Bukankah sering kita saksikan sejumlah kasus penyimpangan para pengambil keputusan di level pelaksana – direktur atau general manager di bisnis; kepala kementerian atau dirjen di pemerintahan; kepala divisi di institusi lainnya – akibat mereka tidak loyal pada visi dan misi bersama?
Apa akibatnya kalau ada menteri-menteri atau dirjen atau kepala badan mengutamakan agenda pribadi dan partai ketimbang kepentingan nasional, sebagaimana yang sudah lebih dari sekali terjadi?

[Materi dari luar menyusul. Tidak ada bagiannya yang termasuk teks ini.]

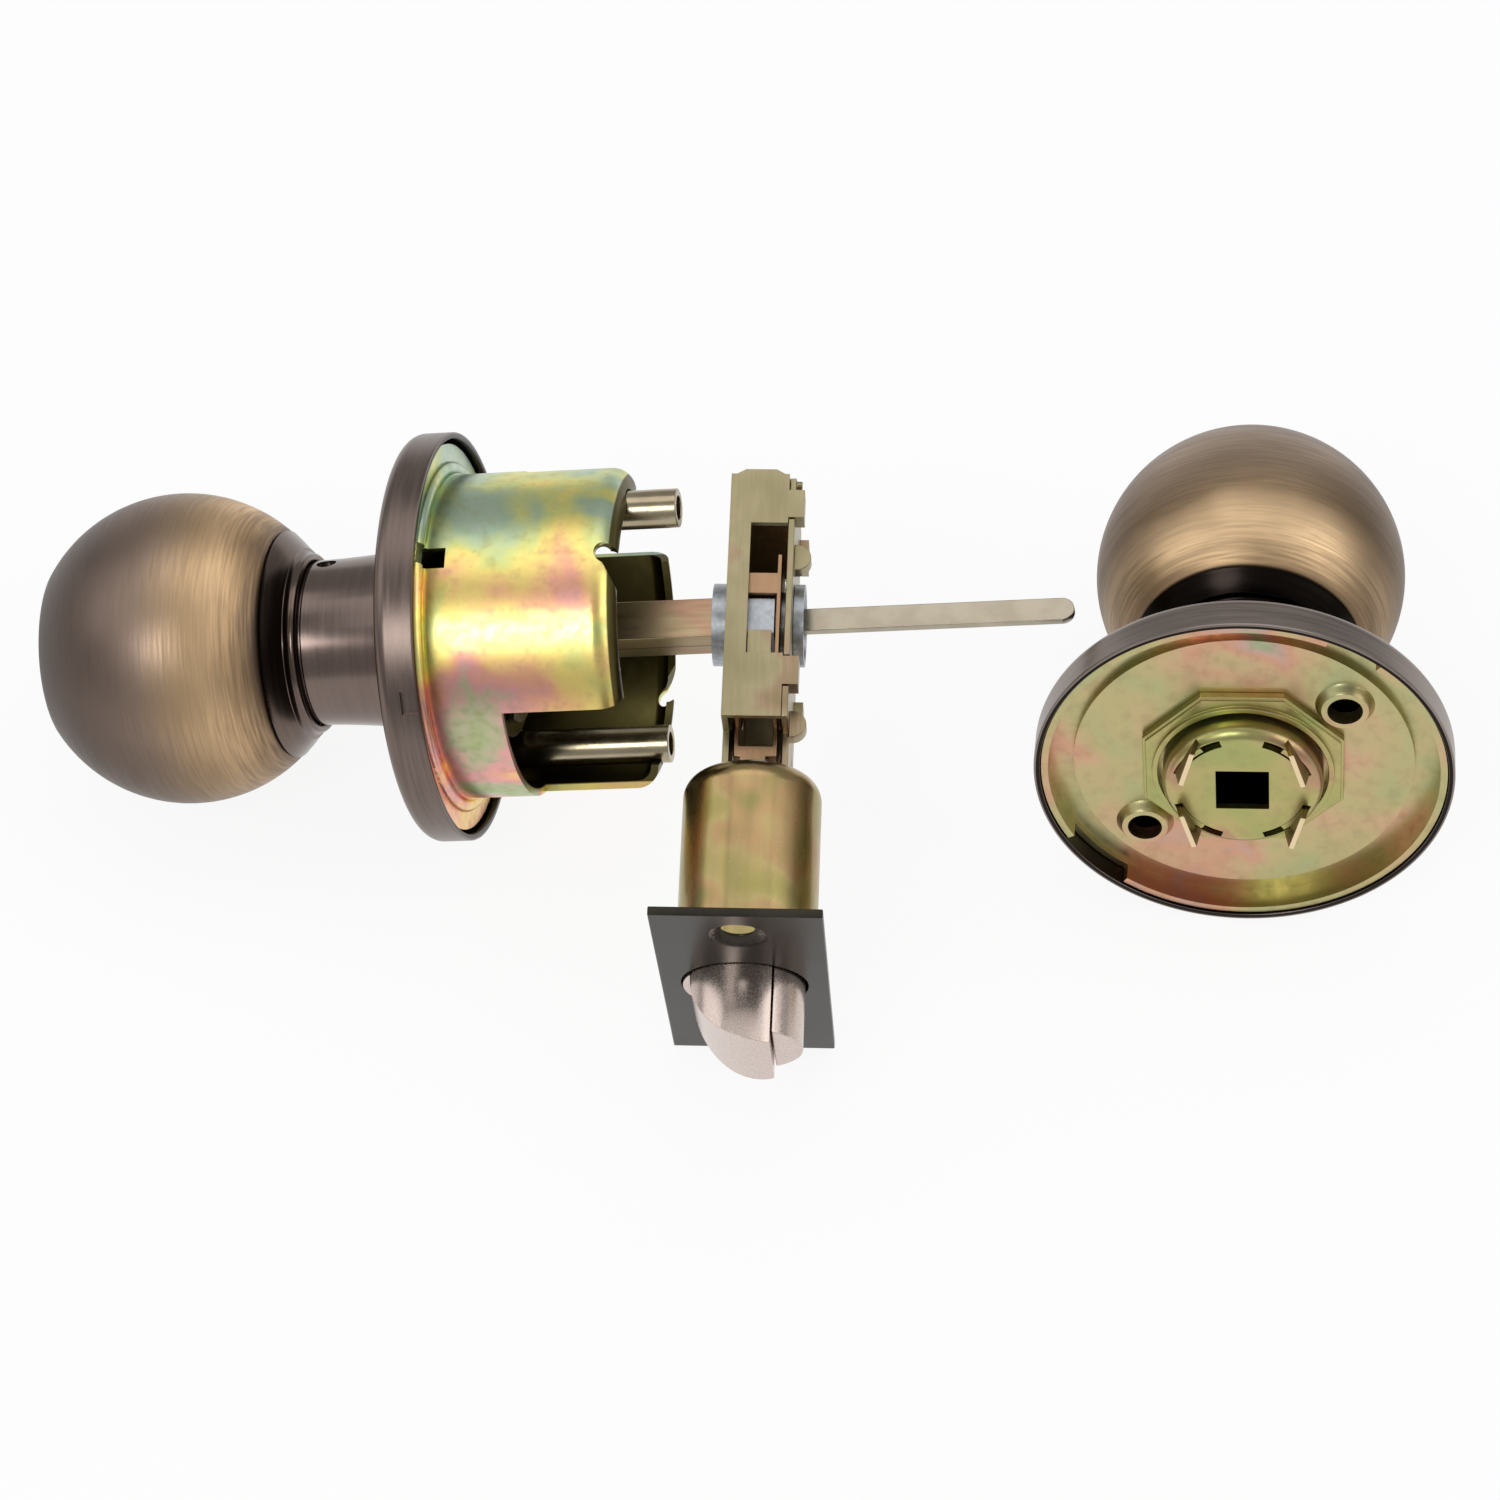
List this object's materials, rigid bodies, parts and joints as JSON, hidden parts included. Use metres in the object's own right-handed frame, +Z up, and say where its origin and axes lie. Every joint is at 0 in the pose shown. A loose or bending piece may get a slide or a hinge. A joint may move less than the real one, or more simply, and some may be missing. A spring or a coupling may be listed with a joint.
{
  "type": "keyed door knob",
  "caption": "Keyed door knob set with spring latch: outer half with cylinder and spindle threaded through the latch, and inner half with turn button, laid out ready to fit",
  "frame": {"origin": "centre of the outer rose's open rim, which is the face that meets the door", "axes": "Z up from the bench; X along the bench away from the outer knob, across the set; Y back across the bench. The outer half's axis leans up from X by the tilt at which it lies on its knob and the edge of its rose"},
  "size_m": [0.2249, 0.1267, 0.0648],
  "materials": {
    "brass": "antique brushed brass, golden in the middle and purplish brown towards the edges",
    "rose": "satin grey-brown bronze lacquer over steel",
    "dark_neck": "dark brown bronze lacquer",
    "zinc": "yellow iridescent zinc plating on pressed steel",
    "khaki": "dull khaki zinc plating on pressed steel",
    "post": "yellow zinc plating on turned steel",
    "nickel": "pinkish satin nickel plating",
    "face": "dark satin bronze lacquer over steel",
    "diecast": "bare die-cast zinc alloy",
    "steel": "spring steel",
    "cylinder": "machined brass",
    "bar": "pale pinkish zinc-plated steel"
  },
  "bodies": {
    "outer_rose_set": {"outer_rose": "rose", "outer_housing": "zinc", "outer_base_plate": "zinc", "outer_spring_cage": "zinc", "outer_return_spring": "steel", "mounting_posts": "post"},
    "outer_knob": {"outer_knob_shell": "brass", "outer_back_cap": "brass", "outer_neck": "rose", "outer_sleeve": "zinc", "sleeve_ring": "steel", "spindle": "bar", "cylinder_body": "cylinder", "pin_cover": "cylinder", "driver_pins": "cylinder", "pin_springs": "steel"},
    "outer_catch": {"outer_catch": "steel"},
    "key_plug": {"key_plug": "cylinder", "key_pins": "cylinder", "plug_clip": "steel", "tail_bar": "bar"},
    "latch": {"latch_case": "khaki", "latch_cover": "khaki", "latch_tube": "zinc", "faceplate": "face", "spring_guide": "steel"},
    "latch_hub": {"latch_hub": "diecast"},
    "latch_bolt": {"retractor": "nickel", "latch_bolt": "nickel", "bolt_spring": "steel"},
    "guard_bolt": {"guard_bolt": "nickel", "guard_spring": "steel"},
    "inner_rose_set": {"inner_rose": "rose", "inner_liner": "zinc", "inner_lock_plate": "zinc", "inner_return_spring": "steel"},
    "inner_knob": {"inner_knob_shell": "brass", "inner_back_cap": "dark_neck", "inner_neck": "dark_neck", "inner_sleeve": "zinc", "inner_retainer": "zinc"},
    "inner_catch": {"inner_catch": "steel"},
    "inner_button": {"inner_button": "brass", "inner_button_stem": "bar"}
  },
  "joints": [
    {"name": "outer_knob_turn", "type": "hinge", "parent": "outer_rose_set", "child": "outer_knob", "pos_m": [0, 0, 0], "axis": [0.9854, 0, 0.1704], "range_deg": [0, 60], "stiffness_Nm_per_rad": 0.15, "springref_deg": -28.65},
    {"name": "key_turn", "type": "hinge", "parent": "outer_knob", "child": "key_plug", "pos_m": [-0.04523, 0, -0.00782], "axis": [0.9854, 0, 0.1704], "range_deg": [-90, 90]},
    {"name": "outer_catch_press", "type": "slide", "parent": "outer_knob", "child": "outer_catch", "axis": [0.1403, -0.5676, -0.8113], "range_m": [0, 0.0016], "stiffness_N_per_m": 800, "springref_m": -0.001},
    {"name": "latch_slide", "type": "slide", "parent": "outer_rose_set", "child": "latch", "axis": [0.9854, 0, 0.1704], "range_m": [0, 0.03]},
    {"name": "hub_turn", "type": "hinge", "parent": "latch", "child": "latch_hub", "pos_m": [0.04677, 0.00012, 0.00747], "axis": [0.9987, 0.0255, 0.0446], "range_deg": [0, 60]},
    {"name": "bolt_retract", "type": "slide", "parent": "latch", "child": "latch_bolt", "axis": [-0.0337, 0.9802, 0.1951], "range_m": [0, 0.0121]},
    {"name": "guard_press", "type": "slide", "parent": "latch", "child": "guard_bolt", "axis": [-0.0337, 0.9802, 0.1951], "range_m": [0, 0.01], "stiffness_N_per_m": 150, "springref_m": -0.01},
    {"name": "inner_half_lift", "type": "slide", "parent": "outer_rose_set", "child": "inner_rose_set", "axis": [0, 0, 1], "range_m": [0, 0.06]},
    {"name": "inner_knob_turn", "type": "hinge", "parent": "inner_rose_set", "child": "inner_knob", "pos_m": [0.1233, -0.018, 0], "axis": [-0.0447, -0.9844, 0.1704], "range_deg": [-60, 60], "stiffness_Nm_per_rad": 0.12},
    {"name": "inner_catch_press", "type": "slide", "parent": "inner_knob", "child": "inner_catch", "axis": [-0.7715, 0.1424, 0.6201], "range_m": [0, 0.0016], "stiffness_N_per_m": 800, "springref_m": -0.001},
    {"name": "inner_button_turn", "type": "hinge", "parent": "inner_knob", "child": "inner_button", "pos_m": [0.1233, -0.018, 0], "axis": [-0.0447, -0.9844, 0.1704], "range_deg": [0, 90]}
  ],
  "couplings": [
    {"joint": "hub_turn", "follows": "outer_knob_turn", "ratio": 1},
    {"joint": "bolt_retract", "follows": "outer_knob_turn", "m_per_rad": 0.011459}
  ]
}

Kalau tidak aligned, tidak selaras, ibarat dansa bersama, para pejabat publik setingkat menteri atau kepala badan akan menginjak kaki presiden atau seorang direktur menyerimpet langkah CEO.
Kesengajaan menjegal kepentingan nasional bisa berupa, antara lain, menghentikan program terpuji untuk kepentingan publik/stakeholders karena pengambil keputusan tidak cocok dengan kepala negara – bisa akibat beda partai atau lainnya. Itu dikabarkan belum lama ini terjadi di sebuah badan yang ditugaskan merawat keluarga sejahtera.
Sabotase kepentingan bersama bisa pula berupa penyimpangan keuangan. Pejabat publik menggangsir uang proyek atau menelikung anggaran negara untuk disetor ke pundi-pundi partai dan pribadi.
Namun, pembekalan, alignment process, bootcamp, atau apa pun namanya, akan menghadapi tantangannya sendiri. Jika melebihi takaran, overdose, dapat menimbulkan rasa tidak nyaman.
Pada kenyataannya suatu lembaga, apalagi penyelenggaraan negara, tidak bisa dikembangkan bermodalkan hanya kata-kata, jargon-jargon penyemangat, dan rencana seindah apa pun. Publik atau stakeholders mustahil diajak berhalusinasi, apalagi berkepanjangan, misalnya dipaksa menelan data-data statistik yang diperoleh dengan metode handal tapi dibebani kepentingan politik yang lancung sehingga jauh dari realitas – sebagaimana sudah sering kita hadapi.
Masyarakat, stakeholders, juga customers (bagi organisasi bisnis) memerlukan selarasnya kata dengan tindakan dan hasil kerja nyata. Slogan tanpa results dapat menjeremuskan akal sehat.